Data extract -
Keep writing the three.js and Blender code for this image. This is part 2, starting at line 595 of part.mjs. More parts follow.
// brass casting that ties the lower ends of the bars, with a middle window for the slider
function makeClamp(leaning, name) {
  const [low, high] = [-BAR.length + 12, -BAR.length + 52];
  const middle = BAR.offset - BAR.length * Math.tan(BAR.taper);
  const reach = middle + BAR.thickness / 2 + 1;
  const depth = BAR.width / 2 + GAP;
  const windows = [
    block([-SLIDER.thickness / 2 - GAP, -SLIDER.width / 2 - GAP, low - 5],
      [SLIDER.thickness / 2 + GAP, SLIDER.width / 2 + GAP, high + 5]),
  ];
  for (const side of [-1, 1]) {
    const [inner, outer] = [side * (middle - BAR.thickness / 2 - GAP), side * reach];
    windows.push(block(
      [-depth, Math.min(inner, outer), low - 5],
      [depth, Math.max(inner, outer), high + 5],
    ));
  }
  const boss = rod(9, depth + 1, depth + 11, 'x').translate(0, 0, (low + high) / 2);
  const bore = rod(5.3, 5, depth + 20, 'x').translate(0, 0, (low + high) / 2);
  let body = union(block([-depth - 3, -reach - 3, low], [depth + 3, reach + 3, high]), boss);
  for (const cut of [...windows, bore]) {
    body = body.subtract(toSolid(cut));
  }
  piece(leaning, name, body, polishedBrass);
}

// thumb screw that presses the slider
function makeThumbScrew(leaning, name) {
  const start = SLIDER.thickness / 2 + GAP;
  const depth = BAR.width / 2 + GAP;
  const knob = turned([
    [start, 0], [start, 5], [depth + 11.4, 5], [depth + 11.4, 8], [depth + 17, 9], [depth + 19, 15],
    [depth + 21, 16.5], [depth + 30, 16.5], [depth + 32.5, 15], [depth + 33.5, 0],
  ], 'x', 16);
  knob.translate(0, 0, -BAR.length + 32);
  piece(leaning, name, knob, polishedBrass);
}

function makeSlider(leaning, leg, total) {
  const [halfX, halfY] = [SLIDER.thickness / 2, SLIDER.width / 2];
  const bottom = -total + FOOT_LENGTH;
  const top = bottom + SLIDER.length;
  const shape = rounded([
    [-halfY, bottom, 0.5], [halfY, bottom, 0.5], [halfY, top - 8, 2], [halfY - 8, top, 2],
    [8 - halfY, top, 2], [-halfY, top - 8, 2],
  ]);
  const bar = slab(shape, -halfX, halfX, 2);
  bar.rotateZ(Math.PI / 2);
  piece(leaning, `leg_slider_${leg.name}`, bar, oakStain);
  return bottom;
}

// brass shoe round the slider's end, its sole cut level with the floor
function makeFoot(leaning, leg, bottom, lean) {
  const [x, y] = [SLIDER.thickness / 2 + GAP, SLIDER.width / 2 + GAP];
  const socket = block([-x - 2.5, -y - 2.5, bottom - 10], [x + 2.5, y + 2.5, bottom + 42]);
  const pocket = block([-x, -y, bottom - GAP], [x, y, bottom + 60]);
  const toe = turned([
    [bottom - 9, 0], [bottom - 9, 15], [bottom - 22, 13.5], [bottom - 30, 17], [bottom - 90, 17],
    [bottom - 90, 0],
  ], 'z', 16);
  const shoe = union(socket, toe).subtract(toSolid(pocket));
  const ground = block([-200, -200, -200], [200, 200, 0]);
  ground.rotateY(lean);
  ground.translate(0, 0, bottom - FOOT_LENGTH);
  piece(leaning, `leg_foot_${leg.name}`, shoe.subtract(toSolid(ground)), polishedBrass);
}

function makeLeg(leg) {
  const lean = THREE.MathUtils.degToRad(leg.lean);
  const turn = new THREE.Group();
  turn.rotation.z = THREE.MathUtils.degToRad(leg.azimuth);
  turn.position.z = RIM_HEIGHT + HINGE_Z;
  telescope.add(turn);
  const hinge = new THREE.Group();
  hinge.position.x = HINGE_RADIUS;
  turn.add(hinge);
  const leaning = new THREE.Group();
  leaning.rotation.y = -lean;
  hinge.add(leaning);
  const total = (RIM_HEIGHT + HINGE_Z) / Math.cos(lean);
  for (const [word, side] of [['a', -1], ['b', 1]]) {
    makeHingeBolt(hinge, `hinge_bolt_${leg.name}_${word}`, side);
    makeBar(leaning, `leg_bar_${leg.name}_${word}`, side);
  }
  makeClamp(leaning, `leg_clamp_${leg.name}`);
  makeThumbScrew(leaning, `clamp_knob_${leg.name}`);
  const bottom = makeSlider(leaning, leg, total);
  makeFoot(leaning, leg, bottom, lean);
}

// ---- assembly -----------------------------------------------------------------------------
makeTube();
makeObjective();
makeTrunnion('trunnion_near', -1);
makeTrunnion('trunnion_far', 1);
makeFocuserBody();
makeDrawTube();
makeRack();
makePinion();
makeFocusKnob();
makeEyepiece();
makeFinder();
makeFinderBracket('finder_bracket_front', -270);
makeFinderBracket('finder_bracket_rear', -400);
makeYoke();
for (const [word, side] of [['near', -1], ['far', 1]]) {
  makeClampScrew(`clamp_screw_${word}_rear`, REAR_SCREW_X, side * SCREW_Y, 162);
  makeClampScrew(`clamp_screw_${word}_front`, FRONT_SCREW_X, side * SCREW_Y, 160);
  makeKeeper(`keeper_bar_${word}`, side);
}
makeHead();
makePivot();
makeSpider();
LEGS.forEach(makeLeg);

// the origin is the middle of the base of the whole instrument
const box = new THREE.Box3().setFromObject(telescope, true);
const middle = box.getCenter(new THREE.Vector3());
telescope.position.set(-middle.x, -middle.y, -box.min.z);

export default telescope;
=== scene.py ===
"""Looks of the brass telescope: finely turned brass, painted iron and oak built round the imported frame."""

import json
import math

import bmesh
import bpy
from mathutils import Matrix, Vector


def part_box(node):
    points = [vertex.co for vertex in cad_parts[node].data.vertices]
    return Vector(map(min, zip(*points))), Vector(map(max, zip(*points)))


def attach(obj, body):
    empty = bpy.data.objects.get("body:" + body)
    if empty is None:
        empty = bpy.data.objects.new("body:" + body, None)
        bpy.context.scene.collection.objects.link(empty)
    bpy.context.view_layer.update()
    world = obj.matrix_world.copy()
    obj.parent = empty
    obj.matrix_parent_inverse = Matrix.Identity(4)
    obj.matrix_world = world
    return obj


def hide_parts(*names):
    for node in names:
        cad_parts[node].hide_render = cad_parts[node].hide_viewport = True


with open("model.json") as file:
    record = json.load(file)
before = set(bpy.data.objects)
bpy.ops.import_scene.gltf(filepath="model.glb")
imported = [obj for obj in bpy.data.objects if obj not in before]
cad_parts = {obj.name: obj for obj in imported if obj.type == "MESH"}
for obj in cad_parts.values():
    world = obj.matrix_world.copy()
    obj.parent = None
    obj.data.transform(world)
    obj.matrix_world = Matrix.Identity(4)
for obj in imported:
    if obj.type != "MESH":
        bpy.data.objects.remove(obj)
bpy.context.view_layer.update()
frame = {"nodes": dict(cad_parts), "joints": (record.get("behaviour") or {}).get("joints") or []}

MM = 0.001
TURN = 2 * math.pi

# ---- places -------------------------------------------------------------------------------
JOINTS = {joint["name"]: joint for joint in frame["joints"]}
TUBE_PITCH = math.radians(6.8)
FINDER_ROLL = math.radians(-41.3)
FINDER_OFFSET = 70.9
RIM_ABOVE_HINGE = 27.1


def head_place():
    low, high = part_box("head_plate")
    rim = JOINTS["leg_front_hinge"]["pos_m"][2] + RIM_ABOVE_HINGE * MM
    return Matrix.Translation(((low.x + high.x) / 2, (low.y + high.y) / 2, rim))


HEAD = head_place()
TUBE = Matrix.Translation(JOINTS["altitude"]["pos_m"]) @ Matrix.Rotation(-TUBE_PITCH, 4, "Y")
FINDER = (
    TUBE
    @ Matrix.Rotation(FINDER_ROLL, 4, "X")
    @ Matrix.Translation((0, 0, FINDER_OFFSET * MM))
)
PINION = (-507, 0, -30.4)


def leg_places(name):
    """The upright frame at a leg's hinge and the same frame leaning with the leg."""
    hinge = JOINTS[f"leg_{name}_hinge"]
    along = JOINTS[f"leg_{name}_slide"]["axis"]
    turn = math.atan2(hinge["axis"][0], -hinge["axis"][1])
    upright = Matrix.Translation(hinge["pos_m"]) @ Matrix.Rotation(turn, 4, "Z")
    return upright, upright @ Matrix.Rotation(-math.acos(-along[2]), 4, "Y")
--
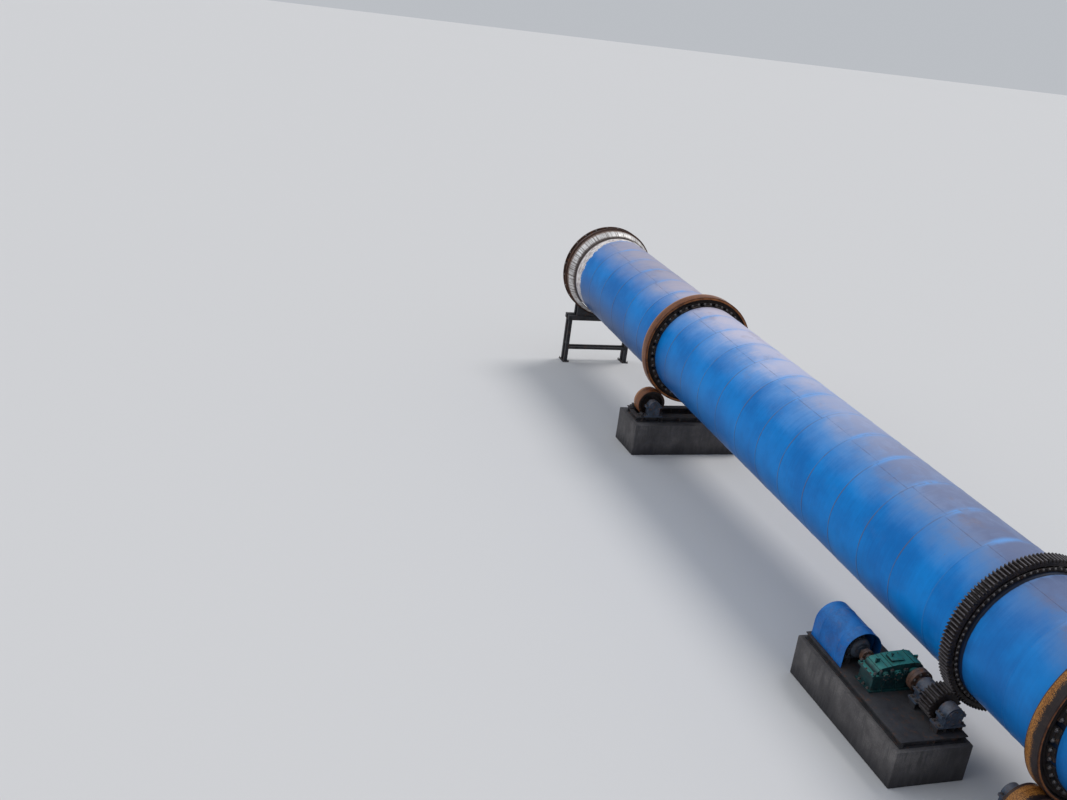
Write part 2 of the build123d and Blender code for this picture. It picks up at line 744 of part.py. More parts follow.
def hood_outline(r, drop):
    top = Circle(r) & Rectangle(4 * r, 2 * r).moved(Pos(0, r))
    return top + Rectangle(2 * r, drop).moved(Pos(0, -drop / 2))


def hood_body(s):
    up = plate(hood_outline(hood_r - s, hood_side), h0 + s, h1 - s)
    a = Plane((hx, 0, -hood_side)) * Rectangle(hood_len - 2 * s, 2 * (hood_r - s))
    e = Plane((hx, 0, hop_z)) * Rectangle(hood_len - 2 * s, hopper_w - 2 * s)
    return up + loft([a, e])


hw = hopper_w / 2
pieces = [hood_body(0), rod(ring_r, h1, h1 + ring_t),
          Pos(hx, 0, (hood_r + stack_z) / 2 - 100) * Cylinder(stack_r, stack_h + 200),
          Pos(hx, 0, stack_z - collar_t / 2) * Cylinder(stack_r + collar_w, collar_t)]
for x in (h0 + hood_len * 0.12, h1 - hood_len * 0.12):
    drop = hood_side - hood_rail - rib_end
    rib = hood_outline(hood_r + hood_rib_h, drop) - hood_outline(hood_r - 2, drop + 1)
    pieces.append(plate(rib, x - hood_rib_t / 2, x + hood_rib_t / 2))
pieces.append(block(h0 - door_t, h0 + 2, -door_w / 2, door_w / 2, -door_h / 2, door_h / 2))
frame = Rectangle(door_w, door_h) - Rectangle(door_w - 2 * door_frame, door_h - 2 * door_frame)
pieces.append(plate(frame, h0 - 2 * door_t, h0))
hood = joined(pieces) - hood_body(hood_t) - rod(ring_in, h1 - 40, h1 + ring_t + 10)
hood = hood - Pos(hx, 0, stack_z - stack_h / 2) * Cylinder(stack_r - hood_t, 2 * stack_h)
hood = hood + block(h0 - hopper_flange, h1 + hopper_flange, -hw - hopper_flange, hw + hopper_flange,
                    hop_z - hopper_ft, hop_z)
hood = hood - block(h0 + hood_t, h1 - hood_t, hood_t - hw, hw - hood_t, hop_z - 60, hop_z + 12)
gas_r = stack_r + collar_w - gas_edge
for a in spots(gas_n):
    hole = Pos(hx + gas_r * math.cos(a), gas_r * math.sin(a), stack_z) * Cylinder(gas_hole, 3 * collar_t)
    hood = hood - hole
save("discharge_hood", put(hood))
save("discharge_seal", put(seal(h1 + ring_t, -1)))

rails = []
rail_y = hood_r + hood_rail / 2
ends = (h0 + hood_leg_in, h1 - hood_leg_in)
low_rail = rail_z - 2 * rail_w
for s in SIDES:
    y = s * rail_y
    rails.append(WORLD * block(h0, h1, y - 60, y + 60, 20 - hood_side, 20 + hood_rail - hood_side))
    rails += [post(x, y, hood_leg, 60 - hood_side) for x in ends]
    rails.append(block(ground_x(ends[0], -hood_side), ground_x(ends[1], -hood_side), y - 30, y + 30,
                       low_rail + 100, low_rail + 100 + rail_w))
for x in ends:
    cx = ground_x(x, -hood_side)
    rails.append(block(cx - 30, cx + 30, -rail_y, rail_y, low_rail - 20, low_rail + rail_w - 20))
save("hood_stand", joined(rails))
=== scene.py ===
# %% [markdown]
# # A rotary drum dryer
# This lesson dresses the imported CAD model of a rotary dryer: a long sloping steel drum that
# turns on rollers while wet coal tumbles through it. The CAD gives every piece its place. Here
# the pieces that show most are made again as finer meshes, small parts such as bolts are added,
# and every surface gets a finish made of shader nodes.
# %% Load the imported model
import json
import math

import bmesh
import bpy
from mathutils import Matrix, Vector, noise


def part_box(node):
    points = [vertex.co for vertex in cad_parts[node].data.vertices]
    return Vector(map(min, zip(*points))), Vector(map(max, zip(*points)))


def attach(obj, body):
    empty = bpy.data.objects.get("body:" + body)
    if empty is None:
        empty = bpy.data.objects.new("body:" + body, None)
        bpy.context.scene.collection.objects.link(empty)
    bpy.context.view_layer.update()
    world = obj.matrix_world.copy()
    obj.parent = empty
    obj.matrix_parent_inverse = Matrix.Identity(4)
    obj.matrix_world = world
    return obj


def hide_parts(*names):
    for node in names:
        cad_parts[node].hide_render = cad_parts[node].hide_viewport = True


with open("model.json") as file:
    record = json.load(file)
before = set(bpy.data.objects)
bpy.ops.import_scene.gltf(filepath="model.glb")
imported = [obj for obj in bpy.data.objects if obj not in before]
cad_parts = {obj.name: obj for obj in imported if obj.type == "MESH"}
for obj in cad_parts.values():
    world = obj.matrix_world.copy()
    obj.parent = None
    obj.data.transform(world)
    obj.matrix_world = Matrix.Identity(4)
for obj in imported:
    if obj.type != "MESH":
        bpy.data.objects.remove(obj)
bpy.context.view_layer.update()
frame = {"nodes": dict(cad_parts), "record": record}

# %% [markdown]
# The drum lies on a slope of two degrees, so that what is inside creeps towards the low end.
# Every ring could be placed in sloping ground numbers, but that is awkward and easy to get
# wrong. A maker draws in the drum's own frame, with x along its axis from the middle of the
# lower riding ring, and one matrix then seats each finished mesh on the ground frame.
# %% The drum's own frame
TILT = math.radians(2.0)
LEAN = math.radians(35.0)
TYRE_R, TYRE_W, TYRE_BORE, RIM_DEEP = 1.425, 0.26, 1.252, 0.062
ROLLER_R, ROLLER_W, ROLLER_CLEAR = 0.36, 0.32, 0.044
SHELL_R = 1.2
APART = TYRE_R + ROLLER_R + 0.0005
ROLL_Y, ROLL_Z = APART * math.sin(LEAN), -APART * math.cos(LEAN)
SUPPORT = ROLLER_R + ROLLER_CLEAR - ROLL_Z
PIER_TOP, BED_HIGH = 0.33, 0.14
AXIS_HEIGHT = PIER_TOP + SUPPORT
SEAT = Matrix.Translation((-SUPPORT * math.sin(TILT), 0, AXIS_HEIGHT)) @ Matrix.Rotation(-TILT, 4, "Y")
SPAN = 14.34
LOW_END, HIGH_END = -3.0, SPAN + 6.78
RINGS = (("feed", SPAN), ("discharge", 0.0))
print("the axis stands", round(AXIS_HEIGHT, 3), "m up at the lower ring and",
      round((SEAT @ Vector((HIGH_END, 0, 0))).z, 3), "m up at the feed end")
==
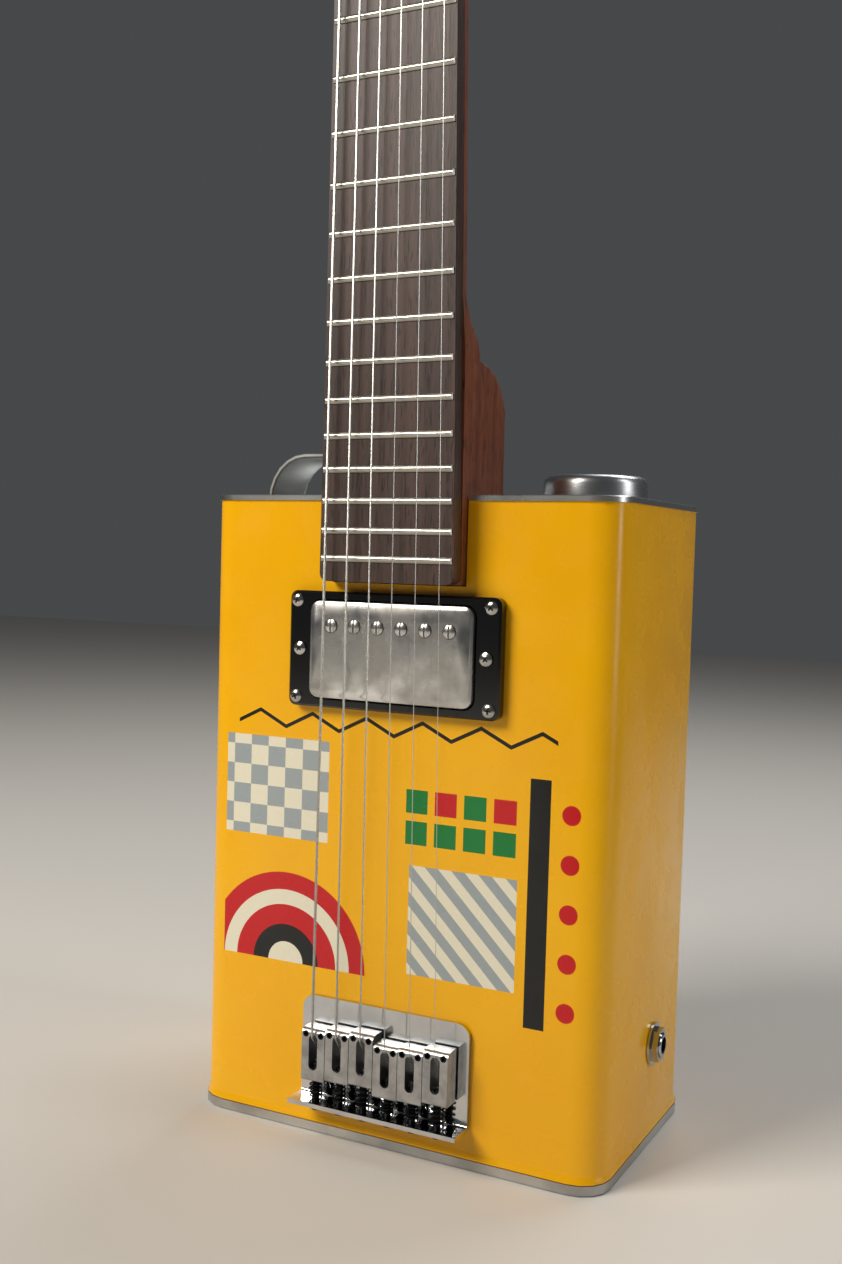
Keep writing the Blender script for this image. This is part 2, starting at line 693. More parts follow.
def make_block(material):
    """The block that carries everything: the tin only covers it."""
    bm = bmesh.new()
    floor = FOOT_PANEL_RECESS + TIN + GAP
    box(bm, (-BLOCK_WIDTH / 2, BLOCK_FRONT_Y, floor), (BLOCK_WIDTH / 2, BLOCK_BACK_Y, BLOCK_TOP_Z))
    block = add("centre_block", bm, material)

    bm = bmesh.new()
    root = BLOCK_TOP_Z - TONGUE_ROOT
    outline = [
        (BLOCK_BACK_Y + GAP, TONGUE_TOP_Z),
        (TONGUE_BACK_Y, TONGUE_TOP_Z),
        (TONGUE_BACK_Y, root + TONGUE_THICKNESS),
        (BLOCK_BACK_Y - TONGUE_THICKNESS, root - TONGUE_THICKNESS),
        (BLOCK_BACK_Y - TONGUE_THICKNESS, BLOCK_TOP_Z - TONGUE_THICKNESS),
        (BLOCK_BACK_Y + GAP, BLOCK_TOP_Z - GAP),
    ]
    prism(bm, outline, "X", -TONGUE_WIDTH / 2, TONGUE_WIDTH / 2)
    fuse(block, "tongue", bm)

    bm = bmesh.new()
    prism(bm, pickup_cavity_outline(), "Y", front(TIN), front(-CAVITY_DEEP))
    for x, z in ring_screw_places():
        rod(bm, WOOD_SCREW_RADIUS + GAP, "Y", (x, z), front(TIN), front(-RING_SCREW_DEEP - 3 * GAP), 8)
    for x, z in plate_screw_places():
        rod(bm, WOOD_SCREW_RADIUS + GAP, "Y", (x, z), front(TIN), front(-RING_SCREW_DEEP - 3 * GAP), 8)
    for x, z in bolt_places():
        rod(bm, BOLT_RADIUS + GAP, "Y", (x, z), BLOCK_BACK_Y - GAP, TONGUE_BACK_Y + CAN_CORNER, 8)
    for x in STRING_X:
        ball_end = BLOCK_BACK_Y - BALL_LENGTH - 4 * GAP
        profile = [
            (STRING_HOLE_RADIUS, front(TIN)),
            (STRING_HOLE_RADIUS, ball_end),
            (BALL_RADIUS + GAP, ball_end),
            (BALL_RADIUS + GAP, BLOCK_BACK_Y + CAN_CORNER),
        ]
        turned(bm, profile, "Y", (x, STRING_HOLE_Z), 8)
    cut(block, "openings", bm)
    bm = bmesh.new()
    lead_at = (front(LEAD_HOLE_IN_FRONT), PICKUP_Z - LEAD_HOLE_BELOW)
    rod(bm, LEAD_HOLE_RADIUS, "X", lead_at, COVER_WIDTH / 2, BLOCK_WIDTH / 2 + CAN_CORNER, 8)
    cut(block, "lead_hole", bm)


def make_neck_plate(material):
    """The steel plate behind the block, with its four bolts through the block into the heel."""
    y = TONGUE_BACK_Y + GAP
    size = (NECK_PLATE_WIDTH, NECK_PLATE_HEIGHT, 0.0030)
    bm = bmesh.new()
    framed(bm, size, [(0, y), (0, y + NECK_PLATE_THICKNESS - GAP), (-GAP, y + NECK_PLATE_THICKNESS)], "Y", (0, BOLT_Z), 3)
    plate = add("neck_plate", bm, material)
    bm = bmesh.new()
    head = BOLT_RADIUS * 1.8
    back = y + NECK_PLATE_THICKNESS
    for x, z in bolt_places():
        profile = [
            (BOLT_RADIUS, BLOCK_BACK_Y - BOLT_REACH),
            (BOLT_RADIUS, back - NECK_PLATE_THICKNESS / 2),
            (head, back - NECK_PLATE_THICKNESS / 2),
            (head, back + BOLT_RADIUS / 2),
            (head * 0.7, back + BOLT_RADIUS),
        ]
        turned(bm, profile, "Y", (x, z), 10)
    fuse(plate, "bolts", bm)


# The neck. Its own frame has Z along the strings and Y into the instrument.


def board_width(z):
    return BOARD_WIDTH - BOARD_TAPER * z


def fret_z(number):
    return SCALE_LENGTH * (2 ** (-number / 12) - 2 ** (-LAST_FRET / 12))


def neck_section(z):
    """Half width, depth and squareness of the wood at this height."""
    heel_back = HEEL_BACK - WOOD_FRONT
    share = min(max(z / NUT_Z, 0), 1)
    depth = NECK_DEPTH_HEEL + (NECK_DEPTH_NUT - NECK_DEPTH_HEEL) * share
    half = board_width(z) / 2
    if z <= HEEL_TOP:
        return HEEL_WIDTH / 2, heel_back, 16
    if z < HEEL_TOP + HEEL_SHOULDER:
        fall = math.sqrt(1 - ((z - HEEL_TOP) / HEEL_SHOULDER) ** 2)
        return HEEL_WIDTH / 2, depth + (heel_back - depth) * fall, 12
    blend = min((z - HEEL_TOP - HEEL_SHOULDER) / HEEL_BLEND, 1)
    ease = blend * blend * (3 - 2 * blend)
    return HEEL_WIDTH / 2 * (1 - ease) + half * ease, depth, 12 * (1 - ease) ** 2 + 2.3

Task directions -
Will you return exactly the lines above from the one with "makeSpider();" down to the one with "TURN = 2 * math.pi", counting both as part of the range?

Reply -
makeSpider();
LEGS.forEach(makeLeg);

// the origin is the middle of the base of the whole instrument
const box = new THREE.Box3().setFromObject(telescope, true);
const middle = box.getCenter(new THREE.Vector3());
telescope.position.set(-middle.x, -middle.y, -box.min.z);

export default telescope;
=== scene.py ===
"""Looks of the brass telescope: finely turned brass, painted iron and oak built round the imported frame."""

import json
import math

import bmesh
import bpy
from mathutils import Matrix, Vector


def part_box(node):
    points = [vertex.co for vertex in cad_parts[node].data.vertices]
    return Vector(map(min, zip(*points))), Vector(map(max, zip(*points)))


def attach(obj, body):
    empty = bpy.data.objects.get("body:" + body)
    if empty is None:
        empty = bpy.data.objects.new("body:" + body, None)
        bpy.context.scene.collection.objects.link(empty)
    bpy.context.view_layer.update()
    world = obj.matrix_world.copy()
    obj.parent = empty
    obj.matrix_parent_inverse = Matrix.Identity(4)
    obj.matrix_world = world
    return obj


def hide_parts(*names):
    for node in names:
        cad_parts[node].hide_render = cad_parts[node].hide_viewport = True


with open("model.json") as file:
    record = json.load(file)
before = set(bpy.data.objects)
bpy.ops.import_scene.gltf(filepath="model.glb")
imported = [obj for obj in bpy.data.objects if obj not in before]
cad_parts = {obj.name: obj for obj in imported if obj.type == "MESH"}
for obj in cad_parts.values():
    world = obj.matrix_world.copy()
    obj.parent = None
    obj.data.transform(world)
    obj.matrix_world = Matrix.Identity(4)
for obj in imported:
    if obj.type != "MESH":
        bpy.data.objects.remove(obj)
bpy.context.view_layer.update()
frame = {"nodes": dict(cad_parts), "joints": (record.get("behaviour") or {}).get("joints") or []}

MM = 0.001
TURN = 2 * math.pi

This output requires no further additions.